Executive recommendations for enterprise logistics integration leaders
First, treat logistics ERP sync as a strategic interoperability program, not a collection of interface projects. The architecture should support connected operations across commercial, compliance, fulfillment, and finance domains. Second, invest in API governance and middleware modernization together. APIs without orchestration create fragmentation, while middleware without governance creates opaque complexity.
Third, prioritize workflows where synchronization failure has direct operational or regulatory cost. Customs documentation, shipment milestone propagation, and landed cost updates usually deliver faster ROI than low-value data replication. Fourth, build for hybrid reality. Most enterprises will operate a mix of cloud ERP, legacy operational systems, SaaS logistics platforms, and external partner networks for years.
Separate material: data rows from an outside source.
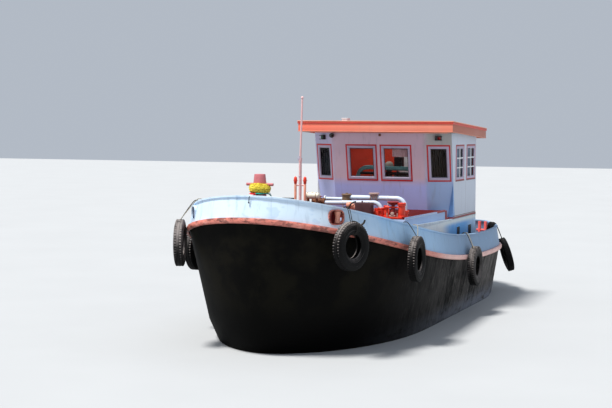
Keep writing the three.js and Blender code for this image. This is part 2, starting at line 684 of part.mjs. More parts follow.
// The posts stand on one foot plate and hold the mast's pin between them
let posts = box(
  MAST.x - POST.footX, MAST.x + POST.footX, -POST.footY, POST.footY, belowDeck, sheer(MAST.x) + POST.base,
);
for (const side of [1, -1]) {
  posts = posts.add(post(MAST.x, side * POST.y, POST.radius, belowDeck, POST.top));
  posts = posts.add(ball(MAST.x, side * POST.y, POST.top, POST.bulb));
}
const pinHole = bar('y', -POST.y - POST.radius, POST.y + POST.radius, MAST.x, MAST.pivotZ, MAST.pin + 1, 16);
add('mast_posts', onDeck(posts).subtract(pinHole), COLOUR.machinery);

const mastFoot = sheer(MAST.x) + POST.base + RUNNING_GAP * 4;
// The slender upper pole leans a little to port above its collar
const upperPole = post(0, 0, MAST.tipRadius + 5, 0, MAST.top - MAST.collarZ, 20, MAST.tipRadius)
  .add(ball(0, 0, MAST.top - MAST.collarZ, MAST.ball))
  .rotate([-MAST.lean, 0, 0])
  .translate([MAST.x, 0, MAST.collarZ]);
const mast = post(MAST.x, 0, MAST.radius, mastFoot, MAST.collarZ)
  .add(post(MAST.x, 0, MAST.collarRadius, MAST.collarZ - MAST.collarHalf, MAST.collarZ + MAST.collarHalf))
  .add(upperPole)
  .add(bar('y', -POST.y - POST.radius, POST.y + POST.radius, MAST.x, MAST.pivotZ, MAST.pin, 16));
add('mast', mast, COLOUR.mast);

// Pump manifold, pipes and winch on the coaming

const topZ = COAMING.top + GAP;
const barrelZ = topZ + MANIFOLD.base + MANIFOLD.barrel;
const manifoldFoot = box(
  MANIFOLD.x - MANIFOLD.half, MANIFOLD.x + MANIFOLD.half, MANIFOLD.from, MANIFOLD.to,
  topZ, topZ + MANIFOLD.base + MANIFOLD.barrel / 2,
);
const barrel = bar('y', MANIFOLD.from, MANIFOLD.to, MANIFOLD.x, barrelZ, MANIFOLD.barrel, 18);
let manifold = manifoldFoot.add(barrel);
for (const y of [MANIFOLD.from, MANIFOLD.to - MANIFOLD.rim]) {
  manifold = manifold.add(bar('y', y, y + MANIFOLD.rim, MANIFOLD.x, barrelZ, MANIFOLD.flange, 18));
}
add('pump_manifold', manifold, COLOUR.machinery);

const [foreRun, aftRun] = PIPES.map(({ x, from, to, above, radius, bend }) => {
  const route = [[x, from, topZ + above], [x, to, topZ + above], [x, to, topZ]];
  return pipe(route, radius, bend);
});
add(PIPES[0].name, foreRun, COLOUR.pipe);
const { x: valveX, from: valveY, above: runUp } = PIPES[1];
const lowRun = bar('y', LOW_PIPE.from, valveY, valveX, topZ + LOW_PIPE.above, LOW_PIPE.radius, 12);
const valve = post(valveX, valveY, VALVE.radius, topZ + runUp - VALVE.down, topZ + runUp + VALVE.up, 16);
add(PIPES[1].name, aftRun.add(lowRun).add(valve), COLOUR.pipe);

const [drumFrom, drumTo] = [WINCH.from + WINCH.cheek, WINCH.to - WINCH.cheek];
const drum = bar('y', drumFrom, drumTo, WINCH.x, topZ + WINCH.drum, WINCH.drum, 20);
const [winchAft, winchFore] = [WINCH.x - WINCH.half, WINCH.x + WINCH.half];
const winchBase = box(winchAft, winchFore, WINCH.from, WINCH.to, topZ, topZ + WINCH.base);
add('winch', winchBase.add(drum), COLOUR.brown);

// Aft deck gear

const bittTop = sheer(AFT_BITT.x) + AFT_BITT.high;
const bittBar = bar(
  'y', AFT_BITT.y - AFT_BITT.barHalf, AFT_BITT.y + AFT_BITT.barHalf,
  AFT_BITT.x, bittTop - AFT_BITT.barDown, AFT_BITT.barRadius,
);
const bittFoot = box(
  AFT_BITT.x - AFT_BITT.footX, AFT_BITT.x + AFT_BITT.footX,
  AFT_BITT.y - AFT_BITT.footY, AFT_BITT.y + AFT_BITT.footY,
  CASING.below, sheer(AFT_BITT.x) + AFT_BITT.foot,
);
const [bittIn, bittOut] = [AFT_BITT.y - AFT_BITT.apart, AFT_BITT.y + AFT_BITT.apart];
const bittPosts = post(AFT_BITT.x, bittIn, AFT_BITT.radius, CASING.below, bittTop)
  .add(post(AFT_BITT.x, bittOut, AFT_BITT.radius, CASING.below, bittTop));
const bitt = onDeck(bittPosts.add(bittBar).add(bittFoot));
add('aft_bollard_port', bitt, COLOUR.machinery);
add('aft_bollard_starboard', bitt.mirror([0, 1, 0]), COLOUR.machinery);

// Tyres

function tyreSolid() {
  const half = TYRE.wide / 2;
  const mid = (TYRE.radius + TYRE.bead) / 2;
  const profile = [
    [TYRE.bead, -half * 0.62], [mid, -half], [TYRE.radius * 0.9, -half * 0.92], [TYRE.radius, -half * 0.6],
    [TYRE.radius, half * 0.6], [TYRE.radius * 0.9, half * 0.92], [mid, half], [TYRE.bead, half * 0.62],
    [TYRE.bead, -half * 0.62],
  ].map(([r, h]) => new THREE.Vector2(r, h));
  return solid(new THREE.LatheGeometry(profile, TYRE.pieces));
}

// Each tyre hangs against the strake: it starts clear of it and is moved in until they touch
const hullSide = hullShell.add(strake);
for (const { name, x, z, side, turn, lean } of TYRES) {
  const swing = TYRE.radius * Math.sin(Math.abs(turn) * DEG);
  const startY = halfBreadth(DECK, x) + STRAKE.out + TYRE.wide + swing;
  const tyreAt = (inward) => tyreSolid()
    .rotate([lean, 0, 0])
    .rotate([0, 0, -turn])
    .translate([x, startY - inward, z]);
  let inward = 0;
  for (let step = 0; step < TYRE.steps; step += 1) {
    inward += Math.max(tyreAt(inward).minGap(hullSide, TYRE.reach) - GAP, 0);
  }
  const tyre = tyreAt(inward);
  add(name, side > 0 ? tyre : tyre.mirror([0, 1, 0]), COLOUR.rubber, 0.9, 0);
}

// Engine, shaft, propeller and rudder

const engine = box(ENGINE.aft, ENGINE.fore, -ENGINE.half, ENGINE.half, ENGINE.floor + GAP, ENGINE.top);
add('engine', engine, COLOUR.steel);

function bladeSolid() {
  const shape = new THREE.Shape();
  const { radius, hub } = PROPELLER;
  shape.moveTo(-40, hub * 0.6);
  shape.bezierCurveTo(-170, radius * 0.5, -170, radius, 0, radius);
  shape.bezierCurveTo(170, radius, 170, radius * 0.5, 40, hub * 0.6);
  const geometry = new THREE.ExtrudeGeometry(shape, {
    depth: PROPELLER.thick, curveSegments: 8, bevelEnabled: false,
  });
  geometry.translate(0, 0, -PROPELLER.thick / 2);
  return solid(geometry);
}

const hubAft = PROPELLER.x - PROPELLER.hubLong / 2;
let propeller = bar('x', hubAft, hubAft + PROPELLER.hubLong, 0, SHAFT.z, PROPELLER.hub, 24);
for (let i = 0; i < PROPELLER.blades; i += 1) {
  // A blade stands up along Z, turned about its own length for pitch
  const blade = bladeSolid()
    .rotate([90, 0, 0])
    .rotate([0, 0, 90 - PROPELLER.pitch])
    .rotate([(i * 360) / PROPELLER.blades, 0, 0])
    .translate([PROPELLER.x, 0, SHAFT.z]);
  propeller = propeller.add(blade);
}
propeller = propeller.add(bar('x', SHAFT.aft, SHAFT.fore - 20, 0, SHAFT.z, SHAFT.radius, 24));
add('propeller', propeller, COLOUR.bronze, 0.35, 0.8);

const rudder = box(RUDDER.aft, RUDDER.fore, -RUDDER.thick / 2, RUDDER.thick / 2, RUDDER.foot, RUDDER.top)
  .add(post(RUDDER.stockX, 0, RUDDER.stock, RUDDER.foot, stockTop, 20));
add('rudder', rudder, COLOUR.hull);

export default root;
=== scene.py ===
import random
from math import atan2, copysign, cos, hypot, pi, radians, sin

import bmesh
import bpy
from mathutils import Matrix, Vector


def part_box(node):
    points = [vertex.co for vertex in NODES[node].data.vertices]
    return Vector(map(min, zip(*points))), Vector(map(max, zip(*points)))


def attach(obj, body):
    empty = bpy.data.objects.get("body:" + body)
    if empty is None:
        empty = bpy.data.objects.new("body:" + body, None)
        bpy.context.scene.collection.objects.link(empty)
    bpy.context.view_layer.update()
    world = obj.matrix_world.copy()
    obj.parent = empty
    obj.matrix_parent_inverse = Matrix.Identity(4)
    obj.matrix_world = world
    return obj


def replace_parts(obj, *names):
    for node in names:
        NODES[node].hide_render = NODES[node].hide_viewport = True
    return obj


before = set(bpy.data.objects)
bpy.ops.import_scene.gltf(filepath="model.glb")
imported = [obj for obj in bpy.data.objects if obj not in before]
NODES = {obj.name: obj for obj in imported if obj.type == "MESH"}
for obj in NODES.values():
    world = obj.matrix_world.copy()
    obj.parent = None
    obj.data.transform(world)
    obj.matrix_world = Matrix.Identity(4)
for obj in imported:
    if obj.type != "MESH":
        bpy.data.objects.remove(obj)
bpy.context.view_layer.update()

SCENE = bpy.context.scene
X_AXIS = Vector((1, 0, 0))
Y_AXIS = Vector((0, 1, 0))
Z_AXIS = Vector((0, 0, 1))
SIDES = ((1, "port"), (-1, "starboard"))


def add_object(name, data):
    obj = bpy.data.objects.new(name, data)
    SCENE.collection.objects.link(obj)
    return obj


def axes_at(at, x, y, z):
    """Matrix with three axes, at a place."""
    matrix = Matrix((x, y, z)).transposed().to_4x4()
    matrix.translation = at
    return matrix


# Camera, fitted to the photograph

CAMERA_AT = (29.494, 9.960, 4.4616)
CAMERA_FORWARD = (-0.92952, -0.36394, -0.05949)
CAMERA_ROLL = radians(0.36)
CAMERA_LENS = 75.0
SENSOR = 36.0
CLIP_END = 400


def make_camera():
    data = bpy.data.cameras.new("camera")
    data.lens = CAMERA_LENS
    data.sensor_width = SENSOR
    data.clip_end = CLIP_END
    forward = Vector(CAMERA_FORWARD).normalized()
    right = forward.cross(Z_AXIS).normalized()
    up = right.cross(forward)
    turned_right = right * cos(CAMERA_ROLL) + up * sin(CAMERA_ROLL)
    turned_up = up * cos(CAMERA_ROLL) - right * sin(CAMERA_ROLL)
    camera = add_object("camera", data)
    camera.matrix_world = axes_at(CAMERA_AT, turned_right, turned_up, -forward)
    SCENE.camera = camera


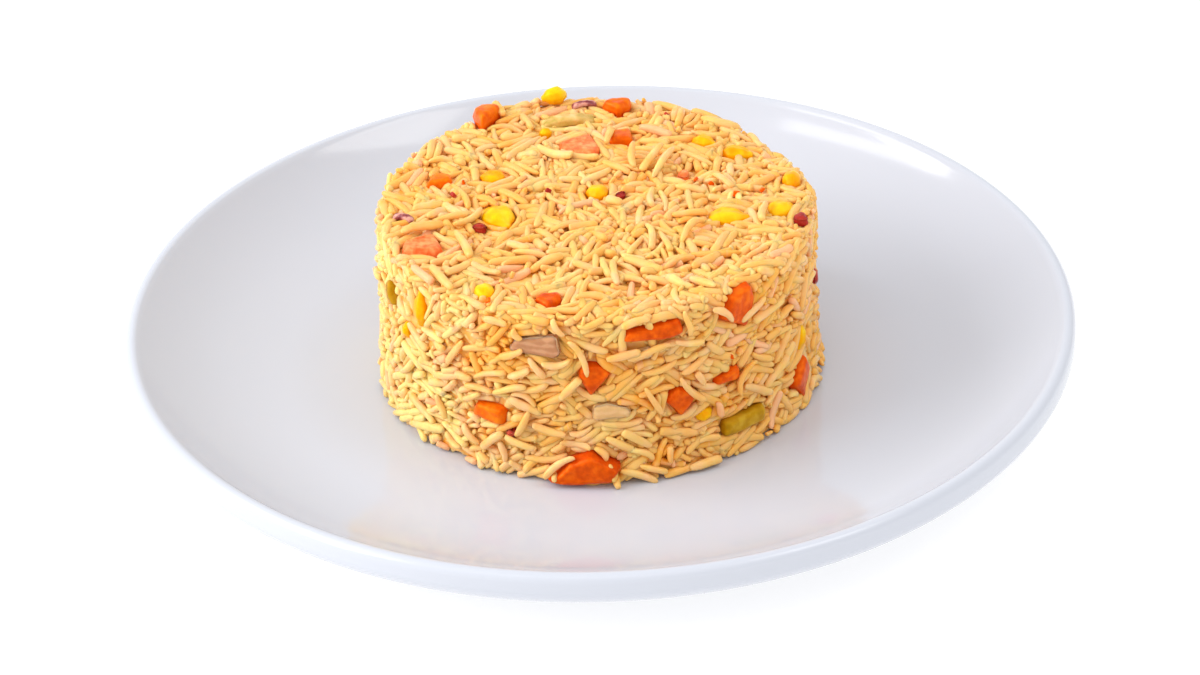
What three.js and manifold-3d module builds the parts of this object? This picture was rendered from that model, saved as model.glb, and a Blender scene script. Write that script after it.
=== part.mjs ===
// A round of yellow rice with diced vegetables, turned out of a ring mould onto a white coupe plate.
//
// Millimetres, +Z up. The origin is under the plate's centre, on the surface that the plate stands on.
// -Y is the side that the diner sees. The plate is one turned solid, the rice is one heap with a
// relief of grains, and each vegetable piece is a solid of its own in a pocket of the rice.

import * as THREE from "three";
import { mergeVertices } from "three/addons/utils/BufferGeometryUtils.js";
import Module from "manifold-3d";

const wasm = await Module();
wasm.setup();

// Driving dimensions of the plate
const PLATE_RADIUS = 133;
const PLATE_HEIGHT = 24.5;
const WELL_RADIUS = 88; // the flat middle, which the rim rises from
const WELL_LEVEL = 8; // the well's upper face
const WELL_THICKNESS = 5;
const FOOT_RADIUS = 80;
const FOOT_WIDTH = 5;
const LIP_RADIUS = 2.3; // the rounded edge
const LIP_WALL = 2.7; // the upright face under the edge
const PLATE_SEGMENTS = 48;

// Driving dimensions of the rice
const MOULD_RADIUS = 61;
const MOULD_HEIGHT = 52.5;
const GRAIN_LENGTH = 9.5;
const GRAIN_WIDTH = 2.4;
const NET_RINGS = 16; // rings of the triangle net across the top, a little under half a grain apart
const SHOULDER = 1.4; // how far the top edge is rounded off
const BUMP_LOW = -1.5; // valleys between the grains, against the mould's face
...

Finally, measure value in operational terms: reduced customs delays, lower manual reconciliation effort, improved on-time delivery, faster partner onboarding, and more reliable financial visibility. Those outcomes demonstrate the business case for scalable systems integration far better than interface counts or API volume metrics.
Conclusion: from fragmented interfaces to synchronized cross-border execution
Cross-border logistics performance depends on synchronized enterprise workflows, not isolated integrations. As customs requirements, partner ecosystems, and cloud ERP programs evolve, enterprises need a modernization strategy that combines enterprise API architecture, middleware orchestration, event-driven connectivity, and operational visibility. The goal is a scalable interoperability architecture that keeps orders, shipments, compliance events, and financial outcomes aligned across borders.
Organizations that adopt this model move beyond reactive integration maintenance. They create connected enterprise systems capable of supporting customs agility, regional expansion, and resilient global operations. For SysGenPro, this is the core integration mandate: architecting operational synchronization that turns distributed logistics platforms into a coordinated execution environment.